How To Get Into Medical Photography

From Forensic Photography to Medical Photography- Pixels are Pixels

We spoke to Illingworth Research Group’s head of medical photography, Kevin Jacob who reveals his journey from forensic to medical photography. This drastic career change enabled Kevin to feel he could make a real difference in developing future clinical treatments through advanced imaging devices.

Kevin kick-started his career as a commercial photographer in Cheshire. This was followed by a drastic career change in the form of forensic photography working for the metropolitan police in London. He swapped his suburban lifestyle for life in the big city and began his role in forensics. He reveals this new pathway certainly took him out of his comfort zone. Photographing postmortems and fatal accident scenes took some getting used to but he enjoyed the challenge.

His first crime scene was a fatal accident on the main dual carriageway into London during rush hour. This involved working with accident investigators to ensure that traffic could be stopped whilst he took photographs from relevant angles. Kevin points out that photographing a crime scene is the same as taking photos in any other setting; “you are only focused on the camera settings and visually telling a story”. Therefore, he was able to cope with photographing sensitive and gory material by refraining from mentally processing the scene at hand.
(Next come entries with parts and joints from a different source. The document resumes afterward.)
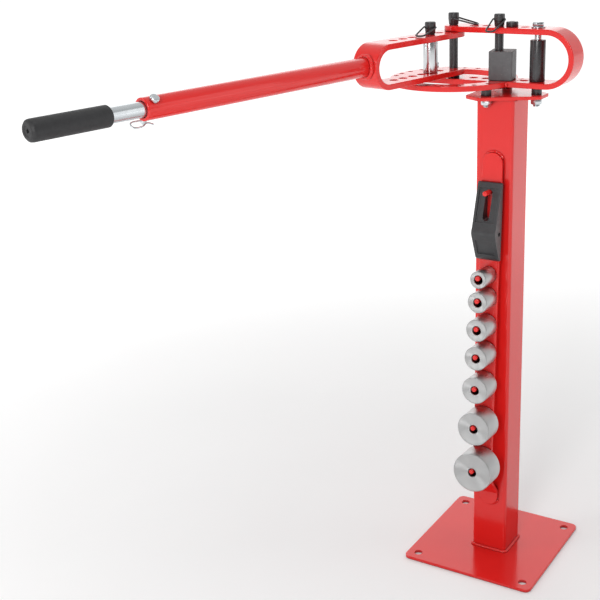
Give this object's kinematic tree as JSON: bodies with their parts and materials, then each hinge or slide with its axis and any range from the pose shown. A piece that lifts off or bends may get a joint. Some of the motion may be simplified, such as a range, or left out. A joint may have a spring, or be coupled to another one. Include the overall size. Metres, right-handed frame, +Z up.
{
  "type": "manual tube bender",
  "caption": "Floor-standing manual tube bender: pedestal with die rack, index plate, swinging U frame with telescopic handle, drop pins and turned dies.",
  "frame": {"origin": "middle of the base plate's underside, at the centre of the four floor bolt holes", "axes": "+Z up, -Y towards the die rack side of the post, +X towards the closed end of the fixed support frame"},
  "size_m": [0.4179, 0.9843, 1.0453],
  "materials": {
    "red_paint": "gloss powder coat",
    "black_oxide": "black oxide, semi gloss",
    "block_steel": "dark phosphated steel, matte",
    "zinc_plate": "zinc plated",
    "turned_steel": "turned, bright plated",
    "chrome": "bright plated",
    "rubber_grip": "matte moulded rubber"
  },
  "bodies": {
    "stand": {"base_plate": "red_paint", "post_tube": "red_paint", "foot_weld": "red_paint", "top_plate": "red_paint", "top_weld": "red_paint", "rack_strip": "red_paint", "rack_welds": "red_paint", "die_pegs": "red_paint", "former_peg": "red_paint", "support_frame": "red_paint", "index_plate": "red_paint", "frame_weld": "red_paint", "mount_spacers": "black_oxide", "mount_studs": "zinc_plate", "mount_nuts": "zinc_plate", "long_bolt": "zinc_plate", "bolt_washer": "zinc_plate", "stop_bolt": "zinc_plate", "stop_nut": "zinc_plate", "pivot_bush": "black_oxide"},
    "swing": {"swing_frame": "red_paint", "handle_tube": "red_paint", "handle_weld": "red_paint"},
    "handle_bar": {"handle_bar": "zinc_plate", "handle_grip": "rubber_grip"},
    "centre_pin": {"centre_pin": "black_oxide"},
    "centre_bail": {"centre_bail": "black_oxide"},
    "roller_pin": {"roller_pin": "black_oxide"},
    "roller_bail": {"roller_bail": "black_oxide"},
    "roller_sleeve": {"roller_sleeve": "chrome"},
    "block_pin": {"block_pin": "black_oxide"},
    "block_bail": {"block_bail": "black_oxide"},
    "square_block": {"square_block": "block_steel"},
    "hole_plug": {"hole_plug": "black_oxide"},
    "roller_tube": {"roller_tube": "black_oxide"},
    "lock_pin": {"lock_pin": "zinc_plate"},
    "lock_clip": {"lock_clip": "zinc_plate"},
    "die_1": {"die_1": "turned_steel"},
    "die_2": {"die_2": "turned_steel"},
    "die_3": {"die_3": "turned_steel"},
    "die_4": {"die_4": "turned_steel"},
    "die_5": {"die_5": "turned_steel"},
    "die_6": {"die_6": "turned_steel"},
    "die_7": {"die_7": "turned_steel"},
    "wedge_former": {"wedge_former": "black_oxide"}
  },
  "joints": [
    {"name": "arm_swing", "type": "hinge", "parent": "stand", "child": "swing", "pos_m": [-0.09, 0.003, 0.97635], "axis": [0, 0, 1], "range_deg": [-104, 57]},
    {"name": "centre_pin_lift", "type": "slide", "parent": "stand", "child": "centre_pin", "axis": [0, 0, 1], "range_m": [0, 0.13]},
    {"name": "centre_bail_turn", "type": "hinge", "parent": "centre_pin", "child": "centre_bail", "pos_m": [-0.09, 0.003, 1.0358], "axis": [0.0698, -0.9976, 0], "range_deg": [0, 190]},
    {"name": "roller_pin_lift", "type": "slide", "parent": "swing", "child": "roller_pin", "axis": [0, 0, 1], "range_m": [0, 0.105]},
    {"name": "roller_bail_turn", "type": "hinge", "parent": "roller_pin", "child": "roller_bail", "pos_m": [-0.10316, -0.06229, 1.026], "axis": [-0.9994, -0.0349, 0], "range_deg": [0, 190]},
    {"name": "roller_spin", "type": "hinge", "parent": "swing", "child": "roller_sleeve", "pos_m": [-0.10316, -0.06229, 0.97635], "axis": [0, 0, 1], "continuous": true},
    {"name": "block_pin_lift", "type": "slide", "parent": "stand", "child": "block_pin", "axis": [0, 0, 1], "range_m": [0, 0.13]},
    {"name": "block_bail_turn", "type": "hinge", "parent": "block_pin", "child": "block_bail", "pos_m": [-0.0029, 0.003, 1.0358], "axis": [-1, 0, 0], "range_deg": [0, 190]},
    {"name": "block_swivel", "type": "hinge", "parent": "stand", "child": "square_block", "pos_m": [-0.0029, 0.003, 0.958], "axis": [0, 0, 1], "continuous": true},
    {"name": "plug_lift", "type": "slide", "parent": "stand", "child": "hole_plug", "axis": [0, 0, 1], "range_m": [0, 0.03]},
    {"name": "roller_tube_spin", "type": "hinge", "parent": "stand", "child": "roller_tube", "pos_m": [0.0685, 0.003, 0.968], "axis": [0, 0, 1], "continuous": true},
    {"name": "handle_extend", "type": "slide", "parent": "swing", "child": "handle_bar", "axis": [-0.1977, -0.9803, 0], "range_m": [0, 0.3]},
    {"name": "lock_pin_lift", "type": "slide", "parent": "swing", "child": "lock_pin", "axis": [0.6301, -0.1271, 0.766], "range_m": [0, 0.005]},
    {"name": "lock_clip_pull", "type": "slide", "parent": "lock_pin", "child": "lock_clip", "axis": [-0.1977, -0.9803, 0], "range_m": [0, 0.035]},
    {"name": "die_1_slide", "type": "slide", "parent": "stand", "child": "die_1", "axis": [0, -0.9986, 0.0523], "range_m": [0, 0.055]},
    {"name": "die_2_slide", "type": "slide", "parent": "stand", "child": "die_2", "axis": [0, -0.9986, 0.0523], "range_m": [0, 0.055]},
    {"name": "die_3_slide", "type": "slide", "parent": "stand", "child": "die_3", "axis": [0, -0.9986, 0.0523], "range_m": [0, 0.055]},
    {"name": "die_4_slide", "type": "slide", "parent": "stand", "child": "die_4", "axis": [0, -0.9986, 0.0523], "range_m": [0, 0.055]},
    {"name": "die_5_slide", "type": "slide", "parent": "stand", "child": "die_5", "axis": [0, -0.9986, 0.0523], "range_m": [0, 0.055]},
    {"name": "die_6_slide", "type": "slide", "parent": "stand", "child": "die_6", "axis": [0, -0.9986, 0.0523], "range_m": [0, 0.055]},
    {"name": "die_7_slide", "type": "slide", "parent": "stand", "child": "die_7", "axis": [0, -0.9986, 0.0523], "range_m": [0, 0.055]},
    {"name": "former_slide", "type": "slide", "parent": "stand", "child": "wedge_former", "axis": [0, -0.9986, 0.0523], "range_m": [0, 0.04]}
  ]
}
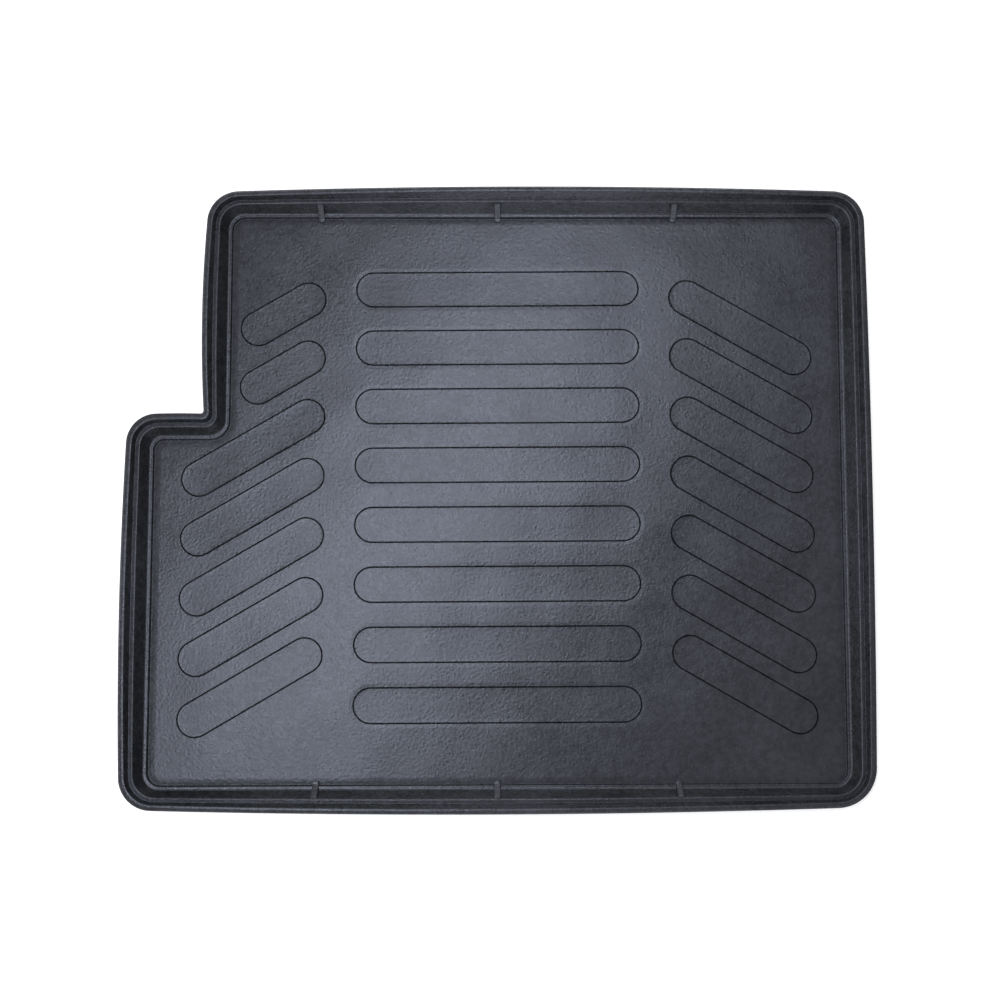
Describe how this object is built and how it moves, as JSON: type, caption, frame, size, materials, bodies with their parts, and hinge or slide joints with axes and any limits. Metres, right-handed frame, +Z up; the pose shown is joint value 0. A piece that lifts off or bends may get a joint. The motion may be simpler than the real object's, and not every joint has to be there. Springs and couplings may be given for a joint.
{
  "type": "car boot liner",
  "caption": "Shallow rubber tray for the load floor of a car boot, with a stepped rim, a notched corner and engraved grip pads.",
  "frame": {"origin": "middle of the liner's overall outline, on the plane that the underside of its floor rests on", "axes": "+X to the right along the long sides, +Y to the far side with the notch at its left, +Z up out of the tray"},
  "size_m": [1.041, 0.8744, 0.0385],
  "materials": {
    "liner_rubber": "satin black rubber with a fine leathery grain, slightly blue-grey in the light"
  },
  "bodies": {
    "root": {"boot_liner": "liner_rubber"}
  },
  "joints": []
}
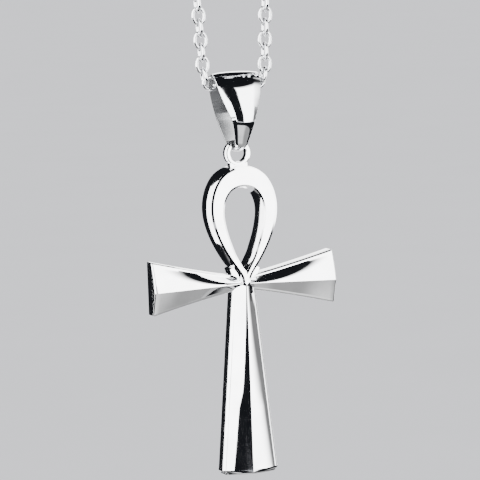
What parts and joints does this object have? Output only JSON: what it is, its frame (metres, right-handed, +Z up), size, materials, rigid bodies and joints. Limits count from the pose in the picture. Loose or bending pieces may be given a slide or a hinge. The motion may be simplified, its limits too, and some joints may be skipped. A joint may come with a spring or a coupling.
{
  "type": "ankh pendant necklace",
  "caption": "Polished ankh with a drop-shaped loop and flaring ridged arms and stem, hanging by its eye from a folded bail on a fine cable chain, worn round the neck.",
  "frame": {"origin": "The middle of the clasp at the top of the chain, where the necklace hangs.", "axes": "+Z is up, along the hanging necklace. The ankh's front faces -Y. X runs along its arms."},
  "size_m": [0.0332, 0.0078, 0.2682],
  "materials": {
    "chain_steel": "polished",
    "clasp_steel": "polished",
    "bail_steel": "polished",
    "ankh_steel": "high polish"
  },
  "bodies": {
    "chain": {"chain": "chain_steel", "clasp": "clasp_steel"},
    "bail": {"bail": "bail_steel"},
    "ankh": {"ankh": "ankh_steel"}
  },
  "joints": [
    {"name": "bail_swing", "type": "hinge", "parent": "chain", "child": "bail", "pos_m": [0, 0, -0.211], "axis": [1, 0, 0], "range_deg": [-90, 90]},
    {"name": "ankh_swing", "type": "hinge", "parent": "bail", "child": "ankh", "pos_m": [0, 0, -0.22071], "axis": [0, 1, 0], "range_deg": [-75, 75]}
  ]
}
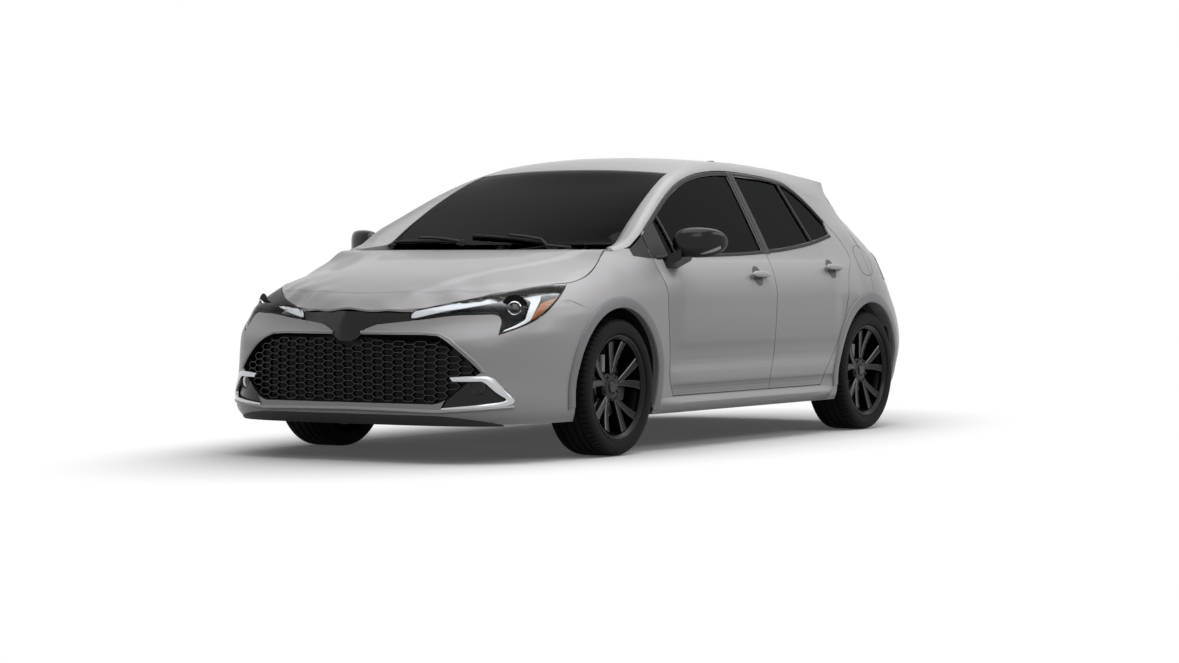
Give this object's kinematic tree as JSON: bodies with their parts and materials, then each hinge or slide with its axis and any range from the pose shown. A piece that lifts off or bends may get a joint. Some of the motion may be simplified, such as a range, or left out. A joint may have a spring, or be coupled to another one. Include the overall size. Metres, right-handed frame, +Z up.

Kevin’s decision to move into medical photography came about after being placed in a vulnerable and potentially life-threatening situation whilst working in forensics. Following the realisation that he would not wish to raise children in this environment, he moved back to leafy Cheshire where he found a job working for a biotech company called Renovo. Pleased to move into a contrasting industry where he could develop his skills in advanced imaging devices, he was able to strengthen his skill set further by working in medical photography.

He found that medical photography and forensic photography did not have many differences. An image is an image regardless of whether it is of a toenail fungus or a blood-stained knife. However, looking back he believes that he made the right decision to leave the dangerous world of forensic photography in favour of a role where he gained more security. His passion for medical photography became expressed through the unpredictability of the job; no day is the same.

Alongside working at Renovo for 10 years he took his clinical photography qualification approved by the institute of medical illustrators. Kevin has now been at Illingworth for the past 9 years.

“We provide full-service capability from protocol review, equipment selection, training, image QC, analysis and reporting. We are also working with videography and 3D. Our mobile research nursing service means that we can support photography and visits within the home or workplace.”

Kevin’s enthusiasm for the job is further expressed through his keenness to keep exploring the implementation of advanced imaging devices and more recently explore videography in some circumstances.